● WORK TO DO
Return the material below in full and exactly.

● DATA BLOCK
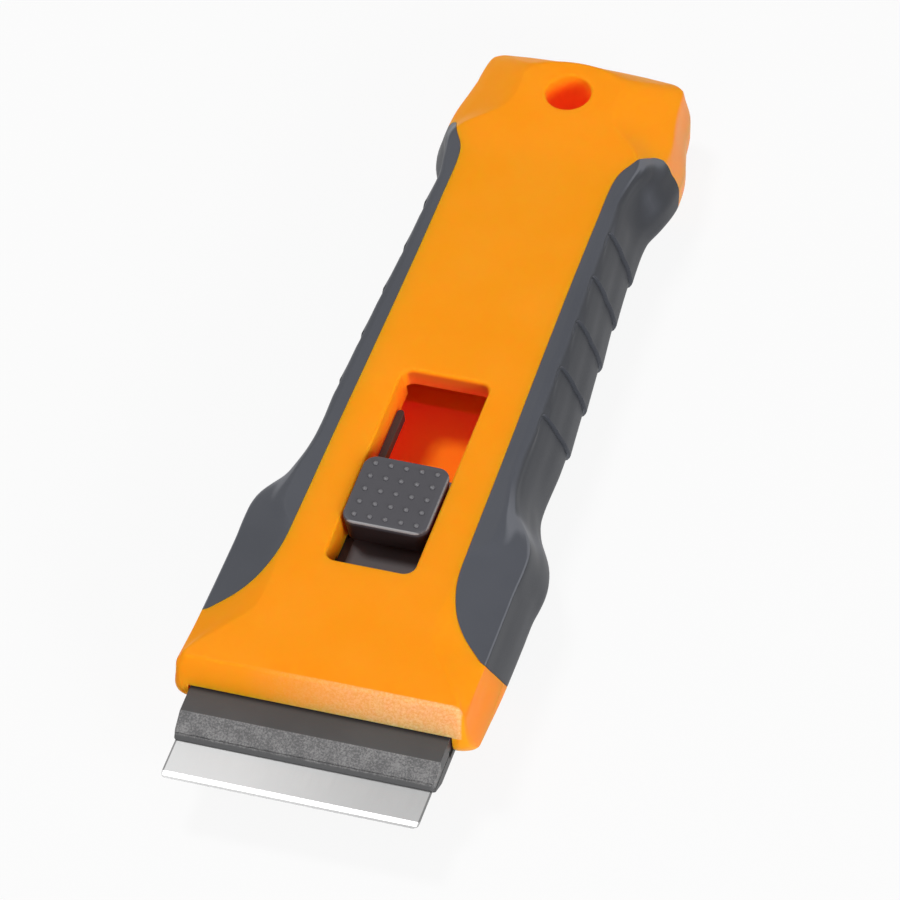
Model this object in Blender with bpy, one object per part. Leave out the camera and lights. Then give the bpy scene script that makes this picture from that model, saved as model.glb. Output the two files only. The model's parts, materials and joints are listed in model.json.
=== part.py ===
"""Hob scraper with a sliding razor blade, modelled at its real size in metres.

The flat back lies on z = 0 and the face is up. The blade points along -Y and the hanging hole is at +Y.
The origin is in the middle of the body's length, on the back.
"""
import math

import bmesh
import bpy
from mathutils import Vector

# Clearances
SEAT_GAP = 0.0002
GRIP_BED_GAP = 0.0004
SLIDE_GAP = 0.0003
SHEET_GAP = 0.0001
OVERRUN = 0.004
FLAT_ANGLE = math.radians(0.01)

# Body: two moulded shells
BODY_LENGTH = 0.1269
BODY_DEPTH = 0.0165
MOUTH_BODY_DEPTH = 0.0113
HEAD_PAST_CLAMP = 0.0008
HANDLE_HALF_WIDTH = 0.0140
KNOB_HALF_WIDTH = 0.0160
SIDE_SWELL = 0.0010
FRONT_CORNER_RADIUS = 0.0011
REAR_CORNER_RADIUS = 0.0034
REAR_DEEP_CORNER_RADIUS = 0.0020
REAR_SAG = 0.0022
SIDE_SLANT = 0.0065
PARTING_DEPTH = 0.0101
SEAM_GAP = 0.0001
RAMP_LENGTH = 0.0290

# Slot and hanging hole in the body
SLOT_FROM_MOUTH = 0.0234
SLOT_LENGTH = 0.0376
SLOT_WIDTH = 0.0137
SLOT_CORNER_RADIUS = 0.0017
SLOT_COLLAR_DEPTH = 0.0032
HANG_HOLE_RADIUS = 0.0035
HANG_HOLE_FROM_REAR = 0.0066

# Room inside the body
ROOF_WALL = 0.0020
FLOOR_WALL = 0.0018
HANDLE_ROOM_FROM_REAR = 0.0210
ROOM_CORNER_RADIUS = 0.0020
RIB_THICKNESS = 0.0012
LIP_THICKNESS = 0.0022
ROOM_SIDE_WALL = 0.0032
RAIL_DEPTH = 0.0058
RACK_DEPTH = 0.0074
RACK_WIDTH = 0.0015
NOTCH_DEPTH = 0.0008
RUNWAY_DEPTH = 0.0123
RUNWAY_PAST_SLOT = 0.0095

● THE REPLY
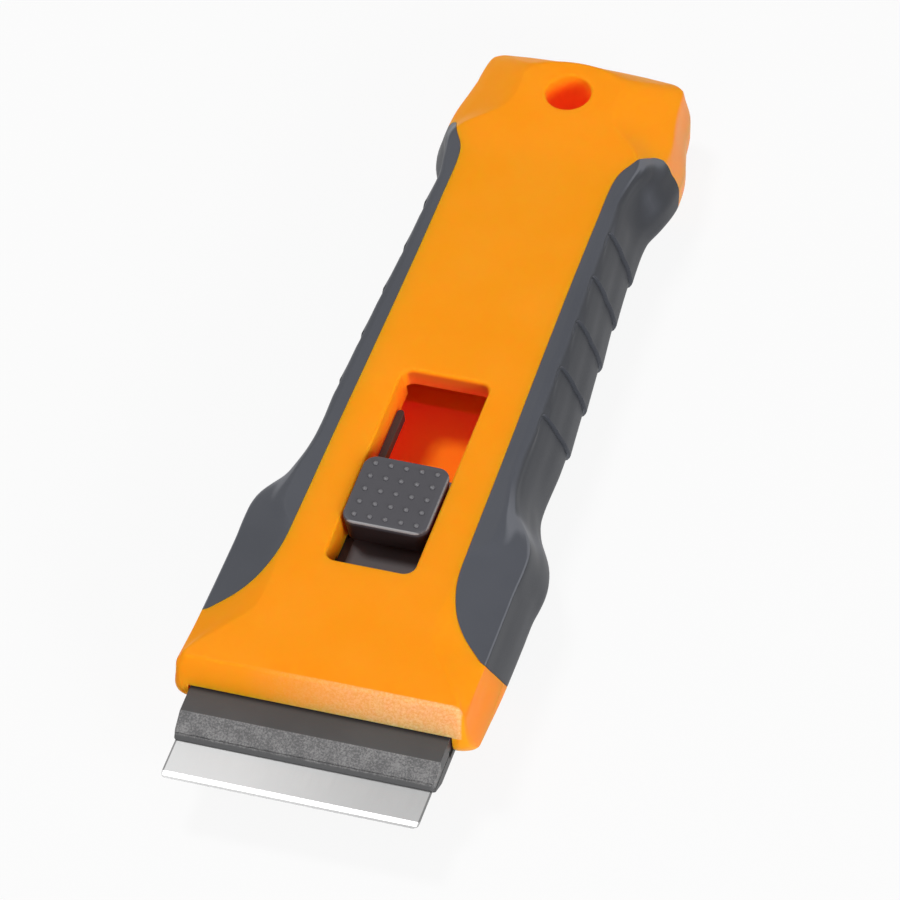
Model this object in Blender with bpy, one object per part. Leave out the camera and lights. Then give the bpy scene script that makes this picture from that model, saved as model.glb. Output the two files only. The model's parts, materials and joints are listed in model.json.
=== part.py ===
"""Hob scraper with a sliding razor blade, modelled at its real size in metres.

The flat back lies on z = 0 and the face is up. The blade points along -Y and the hanging hole is at +Y.
The origin is in the middle of the body's length, on the back.
"""
import math

import bmesh
import bpy
from mathutils import Vector

# Clearances
SEAT_GAP = 0.0002
GRIP_BED_GAP = 0.0004
SLIDE_GAP = 0.0003
SHEET_GAP = 0.0001
OVERRUN = 0.004
FLAT_ANGLE = math.radians(0.01)

# Body: two moulded shells
BODY_LENGTH = 0.1269
BODY_DEPTH = 0.0165
MOUTH_BODY_DEPTH = 0.0113
HEAD_PAST_CLAMP = 0.0008
HANDLE_HALF_WIDTH = 0.0140
KNOB_HALF_WIDTH = 0.0160
SIDE_SWELL = 0.0010
FRONT_CORNER_RADIUS = 0.0011
REAR_CORNER_RADIUS = 0.0034
REAR_DEEP_CORNER_RADIUS = 0.0020
REAR_SAG = 0.0022
SIDE_SLANT = 0.0065
PARTING_DEPTH = 0.0101
SEAM_GAP = 0.0001
RAMP_LENGTH = 0.0290

# Slot and hanging hole in the body
SLOT_FROM_MOUTH = 0.0234
SLOT_LENGTH = 0.0376
SLOT_WIDTH = 0.0137
SLOT_CORNER_RADIUS = 0.0017
SLOT_COLLAR_DEPTH = 0.0032
HANG_HOLE_RADIUS = 0.0035
HANG_HOLE_FROM_REAR = 0.0066

# Room inside the body
ROOF_WALL = 0.0020
FLOOR_WALL = 0.0018
HANDLE_ROOM_FROM_REAR = 0.0210
ROOM_CORNER_RADIUS = 0.0020
RIB_THICKNESS = 0.0012
LIP_THICKNESS = 0.0022
ROOM_SIDE_WALL = 0.0032
RAIL_DEPTH = 0.0058
RACK_DEPTH = 0.0074
RACK_WIDTH = 0.0015
NOTCH_DEPTH = 0.0008
RUNWAY_DEPTH = 0.0123
RUNWAY_PAST_SLOT = 0.0095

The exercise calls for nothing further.